Strain Control of Exciton-Phonon Coupling in Atomically Thin Semiconductors
Journal article, 2018
Semiconducting transition metal dichalcogenide (TMDC) monolayers have exceptional physical properties. They show bright photoluminescence due to their unique band structure and absorb more than 10% of the light at their excitonic resonances despite their atomic thickness. At room temperature, the width of the exciton transitions is governed by the exciton-phonon interaction leading to strongly asymmetric line shapes. TMDC monolayers are also extremely flexible, sustaining mechanical strain of about 10% without breaking. The excitonic properties strongly depend on strain. For example, exciton energies of TMDC monolayers significantly redshift under uniaxial tensile strain. Here, we demonstrate that the width and the asymmetric line shape of excitonic resonances in TMDC monolayers can be controlled with applied strain. We measure photoluminescence and absorption spectra of the A exciton in monolayer MoSe 2 , WSe 2 , WS 2 , and MoS 2 under uniaxial tensile strain.

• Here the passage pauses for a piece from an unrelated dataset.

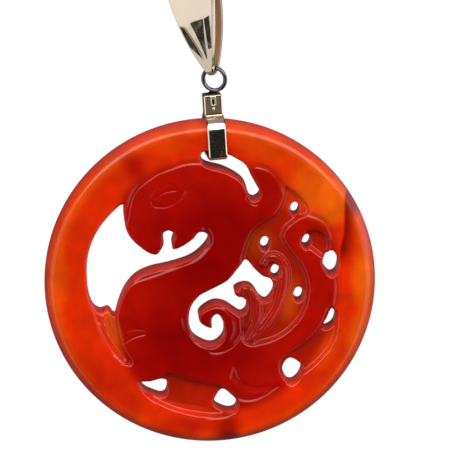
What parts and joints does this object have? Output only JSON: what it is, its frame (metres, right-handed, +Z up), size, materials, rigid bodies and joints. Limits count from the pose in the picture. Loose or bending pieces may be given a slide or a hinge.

We find that the A exciton substantially narrows and becomes more symmetric for the selenium-based monolayer materials, while no change is observed for atomically thin WS 2 . For MoS 2 monolayers, the line width increases. These effects are due to a modified exciton-phonon coupling at increasing strain levels because of changes in the electronic band structure of the respective monolayer materials. This interpretation based on steady-state experiments is corroborated by time-resolved photoluminescence measurements. Our results demonstrate that moderate strain values on the order of only 1% are already sufficient to globally tune the exciton-phonon interaction in TMDC monolayers and hold the promise for controlling the coupling on the nanoscale.